— start Collected material —
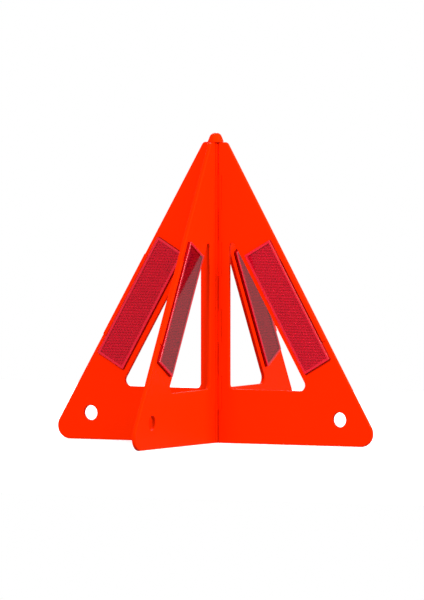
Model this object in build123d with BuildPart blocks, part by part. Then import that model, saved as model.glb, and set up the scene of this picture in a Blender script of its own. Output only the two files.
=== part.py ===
from build123d import *
from math import cos, radians, sin, sqrt, tan
import os

# Folding warning triangle. Millimetres, +Z up, origin on the spine's axis at the floor.
# Four half-triangle wings hang on an upright spine: right +X, rear +Y, left -X, front -Y.
# The right and left lenses face -Y, the front and rear lenses face +X. Right and rear come from
# one mould, left and front from its mirror image. Each wing folds 45 degrees about its own pin,
# right with rear and left with front, so the wings lie in two flat layers.

# ---- driving dimensions ----
triangle_side = 300.0        # side of the full triangle that the wings follow
panel_top = 241.5            # height at which the wings' tip is cut off flat
panel_thickness = 3.3
panel_edge_round = 0.75
foot_corner_radius = 10.6    # outer corner on the floor
shoulder_radius = 3.5        # where the sloping edge meets the cut-off tip

window_inner = 12.9          # window's upright side, from the axis
window_bottom = 43.5
window_foot_radius = 4.8     # window corner nearest the wing's foot
window_heel_radius = 4.0     # window corner at the bottom of the upright side
window_apex_radius = 2.75

hole_radius = 6.05
hole_reach = 112.6           # hole's distance from the axis
hole_height = 21.3
hole_edge_chamfer = 0.3

lens_length = 109.0
lens_width = 26.3
lens_thickness = 4.0
lens_raise = 2.8             # how far the lens stands proud of the panel
lens_margin = 3.9            # from the sloping edge to the lens
lens_window_margin = 4.4     # from the lens to the window
lens_along = 137.6           # lens centre, along the sloping edge from the triangle's corner
lens_corner_radius = 0.8
lens_edge_round = 0.4
lens_clearance = 0.1         # all round the lens in its seat
lens_ledge = 1.6             # width of the ledge that the lens is welded to

lip_height = 1.2             # raised lip between the lens and the sloping edge
lip_lower_inset = 15.0       # from the lens's lower end to the lip's
lip_upper_inset = 18.0
lip_end_round = 0.9
lip_lens_gap = 0.3

fold_gap = 0.3               # between a folded wing's lens and the wing in front of it
knuckle_count = 9            # wing and spine knuckles by turns, a wing knuckle at each end
knuckle_gap = 0.25           # between a wing knuckle and its neighbours on the spine
barrel_side_gap = 0.3        # between a barrel and whatever it turns beside
barrel_end_round = 0.6
web_thickness = 2.0          # spine webs that carry the knuckles
pin_radius = 0.75
pin_push_clearance = 0.02    # pin in the spine's knuckles
pin_running_clearance = 0.05 # pin in the wing's knuckles
pin_floor = 1.6              # plastic left under the blind bore in the lowest knuckle
pin_end_float = 0.2
pin_tip_chamfer = 0.2

fold_angle = 45.0
stop_tooth_angle = 60.0      # width of the stop tooth on the spine's top knuckles
stop_tooth_height = 1.2
stop_play = 1.0              # degrees left free at each stop

cap_height = 7.0
cap_overhang = 0.3           # cap's rim, out past the barrels
cap_top_radius = 3.7         # before it is rounded
cap_top_round = 4.2
cap_gap = 0.3                # under the cap, over the wings
stub_height = 4.5            # the core's stub inside the cap, above the cap's underside

# ---- worked-out dimensions ----
half_side = triangle_side / 2
slope = tan(radians(30))     # sideways run of the sloping edge for each unit of height
half_thickness = panel_thickness / 2
barrel_radius = half_thickness
# Two wings that fold 45 degrees each end up hinge_offset times the root of two apart.
folded_pitch = panel_thickness + max(lens_raise, lip_height) + fold_gap
hinge_offset = folded_pitch / sqrt(2)
core_radius = hinge_offset - barrel_radius - barrel_side_gap
notch_reach = hinge_offset + barrel_radius + barrel_side_gap
shoulder_reach = half_side - slope * panel_top
strip_width = lens_margin + lens_width + lens_window_margin
window_line = half_side - strip_width / cos(radians(30))
window_apex_height = (window_line - window_inner) / slope
window_foot_reach = window_line - slope * window_bottom
lens_centre = -(lens_margin + lens_width / 2)
seat_depth = lens_thickness - lens_raise
lip_low = lens_along - lens_length / 2 + lip_lower_inset
lip_high = lens_along + lens_length / 2 - lip_upper_inset
lip_width = lens_margin - lip_lens_gap
knuckle_pitch = panel_top / knuckle_count
wing_knuckles = range(0, knuckle_count, 2)
spine_knuckles = range(1, knuckle_count, 2)
top_interface = knuckle_pitch * (knuckle_count - 1)
wing_bore_radius = pin_radius + pin_running_clearance
spine_bore_radius = pin_radius + pin_push_clearance
cap_underside = panel_top + cap_gap
cap_base_radius = hinge_offset + barrel_radius + cap_overhang

os.makedirs("parts", exist_ok=True)

# Seen square to a right-hand wing's lens face: X runs out from the axis, Y is height.
wing_plane = Plane.XZ
# The same view, turned to the sloping edge: X runs out square to it, Y runs up along it.
strip_plane = Plane(
    origin=(half_side, 0, 0),
    x_dir=(cos(radians(30)), 0, sin(radians(30))),
    z_dir=(0, -1, 0),
)


def write(piece, name):
    piece.part.label = name
    export_step(piece.part, f"parts/{name}.step")


def ring_sector(inner, outer, start, sweep, centre_x):
    """Flat sector of a ring, from the angle start through the angle sweep, in degrees."""
    first, last = radians(start), radians(start + sweep)
    with BuildSketch(mode=Mode.PRIVATE) as sector:
        with BuildLine():
            CenterArc((centre_x, 0), outer, start, sweep)
            CenterArc((centre_x, 0), inner, start, sweep)
            for angle in (first, last):
                Line(
                    (centre_x + inner * cos(angle), inner * sin(angle)),
                    (centre_x + outer * cos(angle), outer * sin(angle)),
                )
        make_face()
    return sector.sketch


# ---- wings ----
# The right-hand mould's wing: a flat panel with a window, a raised lip, a seat for the lens
# and hinge knuckles down its upright edge.
with BuildPart() as right_hand_wing:
    with BuildSketch(wing_plane) as outline:
        with BuildLine():
            Polyline(
                (hinge_offset, 0),
                (half_side, 0),
                (shoulder_reach, panel_top),
                (hinge_offset, panel_top),
                close=True,
            )
        make_face()
        foot_corner = outline.vertices().sort_by(Axis.X)[-1]
        fillet(foot_corner, foot_corner_radius)
        shoulder = outline.vertices().group_by(Axis.Y)[-1].sort_by(Axis.X)[-1]
        fillet(shoulder, shoulder_radius)
        with BuildSketch(mode=Mode.PRIVATE) as window:
            with BuildLine():
                Polyline(
                    (window_inner, window_bottom),
                    (window_foot_reach, window_bottom),
                    (window_inner, window_apex_height),
                    close=True,
                )
            make_face()
            fillet(window.vertices().sort_by(Axis.X)[-1], window_foot_radius)
            fillet(window.vertices().sort_by(Axis.Y)[-1], window_apex_radius)
            heel = window.vertices().group_by(Axis.X)[0].sort_by(Axis.Y)[0]
            fillet(heel, window_heel_radius)
        add(window.sketch, mode=Mode.SUBTRACT)
    extrude(amount=half_thickness, both=True)

    # Moulded rounding along the panel's outer edges and round its window.
    on_faces = right_hand_wing.edges().filter_by(
        lambda edge: abs(abs(edge.center().Y) - half_thickness) < 0.01
        and edge.center().X > hinge_offset + 0.01
    )
    fillet(on_faces, panel_edge_round)

    # Hole near the foot.
    with BuildSketch(wing_plane):
        with Locations((hole_reach, hole_height)):
            Circle(hole_radius)
    extrude(amount=half_thickness, both=True, mode=Mode.SUBTRACT)
    hole_edges = right_hand_wing.edges().filter_by(GeomType.CIRCLE).filter_by(
        lambda edge: abs(edge.radius - hole_radius) < 0.01
    )
    chamfer(hole_edges, hole_edge_chamfer)

    # Raised lip along the sloping edge, on the lens face only.
    with BuildPart(mode=Mode.PRIVATE) as lip:
        with BuildSketch(strip_plane):
            with Locations((-lip_width / 2, (lip_low + lip_high) / 2)):
                RectangleRounded(lip_width, lip_high - lip_low, lip_end_round)
        extrude(amount=half_thickness + lip_height)
        fillet(lip.faces().sort_by(Axis.Y)[0].edges(), panel_edge_round)
    add(lip.part)

    # Seat for the lens: a shallow pocket, open at the back inside a ledge.
    with BuildSketch(strip_plane.offset(half_thickness - seat_depth)):
        with Locations((lens_centre, lens_along)):
            RectangleRounded(
                lens_width + 2 * lens_clearance,
                lens_length + 2 * lens_clearance,
                lens_corner_radius + lens_clearance,
            )
    extrude(amount=seat_depth + lip_height, mode=Mode.SUBTRACT)
    with BuildSketch(strip_plane):
        with Locations((lens_centre, lens_along)):
            RectangleRounded(
                lens_width - 2 * lens_ledge,
                lens_length - 2 * lens_ledge,
                lens_corner_radius,
            )
    extrude(amount=half_thickness, both=True, mode=Mode.SUBTRACT)

    # Room for the spine's knuckles, then the wing's own barrels between them.
    for index in spine_knuckles:
        low = index * knuckle_pitch - knuckle_gap
        with BuildSketch(Plane.XY.offset(low)):
            with Locations((notch_reach / 2, 0)):
                Rectangle(notch_reach, 2 * panel_thickness)
        extrude(amount=knuckle_pitch + 2 * knuckle_gap, mode=Mode.SUBTRACT)
    for index in wing_knuckles:
        with BuildSketch(Plane.XY.offset(index * knuckle_pitch)):
            with Locations((hinge_offset, 0)):
                Circle(barrel_radius)
        extrude(amount=knuckle_pitch)
    with BuildSketch(Plane.XY.offset(pin_floor)):
        with Locations((hinge_offset, 0)):
            Circle(wing_bore_radius)
    extrude(amount=panel_top, mode=Mode.SUBTRACT)

with BuildPart() as left_hand_wing:
    mirror(right_hand_wing.part, about=Plane.YZ)

# ---- lenses ----
# A clear red plate, corner-cube faced behind, that stands proud of the panel.
with BuildPart() as right_hand_lens:
    with BuildSketch(strip_plane.offset(half_thickness - seat_depth)):
        with Locations((lens_centre, lens_along)):
            RectangleRounded(lens_width, lens_length, lens_corner_radius)
    extrude(amount=lens_thickness)
    fillet(right_hand_lens.faces().sort_by(Axis.Y)[0].edges(), lens_edge_round)

with BuildPart() as left_hand_lens:
    mirror(right_hand_lens.part, about=Plane.YZ)

# Each wing and its lens: the mould's own place, then a quarter turn for the other pair.
# Under a wing's top knuckle a slot takes the spine's stop tooth. It is as wide as the fold
# needs, and opens to the side that the wing folds to: anticlockwise from above for right and
# left, clockwise for rear and front.
placings = (
    ("right", right_hand_wing, right_hand_lens, 0, 0, "anticlockwise"),
    ("rear", right_hand_wing, right_hand_lens, 90, 90, "clockwise"),
    ("left", left_hand_wing, left_hand_lens, 0, 180, "anticlockwise"),
    ("front", left_hand_wing, left_hand_lens, 90, 270, "clockwise"),
)
slot_sweep = stop_tooth_angle + fold_angle + 2 * stop_play
for side, moulded_wing, moulded_lens, turn, around, fold_way in placings:
    slot_start = 180 - stop_tooth_angle / 2 - stop_play
    if fold_way == "anticlockwise":
        slot_start -= fold_angle
    with BuildPart() as wing:
        add(moulded_wing.part, rotation=(0, 0, turn))
        with BuildSketch(Plane.XY.offset(top_interface)):
            slot = ring_sector(
                pin_radius / 2, 2 * barrel_radius, slot_start, slot_sweep, hinge_offset
            )
            add(slot, rotation=around)
        extrude(amount=stop_tooth_height + knuckle_gap, mode=Mode.SUBTRACT)
    write(wing, f"{side}_wing")
    with BuildPart() as lens:
        add(moulded_lens.part, rotation=(0, 0, turn))
    write(lens, f"{side}_lens")

# ---- spine ----
# A round core from the floor into the cap, with webs out to a knuckle for each wing.
with BuildPart() as spine:
    with BuildSketch(Plane.XY):
        Circle(core_radius)
    extrude(amount=cap_underside + stub_height)
    fillet(spine.edges().sort_by(Axis.Z)[0], barrel_end_round)
    for index in spine_knuckles:
        low = index * knuckle_pitch
        with BuildSketch(Plane.XY.offset(low)):
            with PolarLocations(hinge_offset, 4):
                Circle(barrel_radius)
            with PolarLocations(hinge_offset / 2, 4):
                Rectangle(hinge_offset, web_thickness)
        extrude(amount=knuckle_pitch)
    with BuildSketch(Plane.XY.offset(top_interface)):
        for side_index in range(4):
            tooth = ring_sector(
                spine_bore_radius,
                barrel_radius,
                180 - stop_tooth_angle / 2,
                stop_tooth_angle,
                hinge_offset,
            )
            add(tooth, rotation=90 * side_index)
    extrude(amount=stop_tooth_height)
    with BuildSketch(Plane.XY.offset(pin_floor)):
        with PolarLocations(hinge_offset, 4):
            Circle(spine_bore_radius)
    extrude(amount=top_interface + stop_tooth_height - pin_floor, mode=Mode.SUBTRACT)
write(spine, "spine")

# ---- hinge pins ----
# Steel wire, dropped in from the top before the cap goes on.
for side, around in (("right", 0), ("rear", 90), ("left", 180), ("front", 270)):
    with BuildPart() as pin:
        with BuildSketch(Plane.XY.offset(pin_floor + pin_end_float)):
            with PolarLocations(hinge_offset, 1, start_angle=around):
                Circle(pin_radius)
        extrude(amount=panel_top - pin_floor - pin_end_float)
        chamfer(pin.edges().filter_by(GeomType.CIRCLE), pin_tip_chamfer)
    write(pin, f"{side}_hinge_pin")

# ---- top cap ----
# A tapered cap pushed on the core's stub. It covers the four barrels and their pins.
with BuildPart() as top_cap:
    with BuildSketch(Plane.XZ):
        with BuildLine():
            Polyline(
                (0, cap_underside),
                (cap_base_radius, cap_underside),
                (cap_top_radius, cap_underside + cap_height),
                (0, cap_underside + cap_height),
                close=True,
            )
        make_face()
    revolve(axis=Axis.Z)
    fillet(top_cap.edges().sort_by(Axis.Z)[-1], cap_top_round)
    with BuildSketch(Plane.XY.offset(cap_underside)):
        Circle(core_radius)
    extrude(amount=stub_height, mode=Mode.SUBTRACT)
write(top_cap, "top_cap")
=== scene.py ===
from math import cos, pi, radians, sin, sqrt

import bmesh
import bpy
from mathutils import Matrix, Vector


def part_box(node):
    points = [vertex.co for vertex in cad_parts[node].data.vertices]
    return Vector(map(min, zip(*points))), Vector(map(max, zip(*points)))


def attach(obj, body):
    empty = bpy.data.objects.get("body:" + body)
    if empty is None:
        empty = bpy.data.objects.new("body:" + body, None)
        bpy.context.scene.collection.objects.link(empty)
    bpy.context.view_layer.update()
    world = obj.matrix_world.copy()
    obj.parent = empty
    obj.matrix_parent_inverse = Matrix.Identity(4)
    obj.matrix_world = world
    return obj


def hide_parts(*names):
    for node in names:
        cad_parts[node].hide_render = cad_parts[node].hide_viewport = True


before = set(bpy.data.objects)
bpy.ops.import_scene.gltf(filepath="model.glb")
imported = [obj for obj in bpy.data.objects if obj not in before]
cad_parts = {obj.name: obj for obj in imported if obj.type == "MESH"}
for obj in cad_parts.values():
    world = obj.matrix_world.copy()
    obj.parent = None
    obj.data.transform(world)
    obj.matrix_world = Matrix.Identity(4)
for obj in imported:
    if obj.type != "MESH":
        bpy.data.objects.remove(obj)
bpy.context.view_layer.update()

# ---- Camera ----
# A view without perspective, as if from very far off, so upright edges stay upright and all four
# wings keep their true proportions. It looks slightly down, and is more nearly square to the right
# and left wings than to the front and rear ones.
camera_azimuth = 27.7
camera_elevation = 3.24
camera_distance = 2.0
picture_height = 0.48103
aim_height = 0.1146
aim_shift = -0.00297
scene = bpy.context.scene


def linked(name, data):
    """Makes an object of the data and puts it in the scene."""
    made = bpy.data.objects.new(name, data)
    scene.collection.objects.link(made)
    return made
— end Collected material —
● Exercise task
Only the lines from the one with "# ---- top cap" up to the one with "bpy.data.objects.remove(obj)" should be repeated, both included, exactly as they appear.

● Task response
# ---- top cap ----
# A tapered cap pushed on the core's stub. It covers the four barrels and their pins.
with BuildPart() as top_cap:
    with BuildSketch(Plane.XZ):
        with BuildLine():
            Polyline(
                (0, cap_underside),
                (cap_base_radius, cap_underside),
                (cap_top_radius, cap_underside + cap_height),
                (0, cap_underside + cap_height),
                close=True,
            )
        make_face()
    revolve(axis=Axis.Z)
    fillet(top_cap.edges().sort_by(Axis.Z)[-1], cap_top_round)
    with BuildSketch(Plane.XY.offset(cap_underside)):
        Circle(core_radius)
    extrude(amount=stub_height, mode=Mode.SUBTRACT)
write(top_cap, "top_cap")
=== scene.py ===
from math import cos, pi, radians, sin, sqrt

import bmesh
import bpy
from mathutils import Matrix, Vector


def part_box(node):
    points = [vertex.co for vertex in cad_parts[node].data.vertices]
    return Vector(map(min, zip(*points))), Vector(map(max, zip(*points)))


def attach(obj, body):
    empty = bpy.data.objects.get("body:" + body)
    if empty is None:
        empty = bpy.data.objects.new("body:" + body, None)
        bpy.context.scene.collection.objects.link(empty)
    bpy.context.view_layer.update()
    world = obj.matrix_world.copy()
    obj.parent = empty
    obj.matrix_parent_inverse = Matrix.Identity(4)
    obj.matrix_world = world
    return obj


def hide_parts(*names):
    for node in names:
        cad_parts[node].hide_render = cad_parts[node].hide_viewport = True


before = set(bpy.data.objects)
bpy.ops.import_scene.gltf(filepath="model.glb")
imported = [obj for obj in bpy.data.objects if obj not in before]
cad_parts = {obj.name: obj for obj in imported if obj.type == "MESH"}
for obj in cad_parts.values():
    world = obj.matrix_world.copy()
    obj.parent = None
    obj.data.transform(world)
    obj.matrix_world = Matrix.Identity(4)
for obj in imported:
    if obj.type != "MESH":
        bpy.data.objects.remove(obj)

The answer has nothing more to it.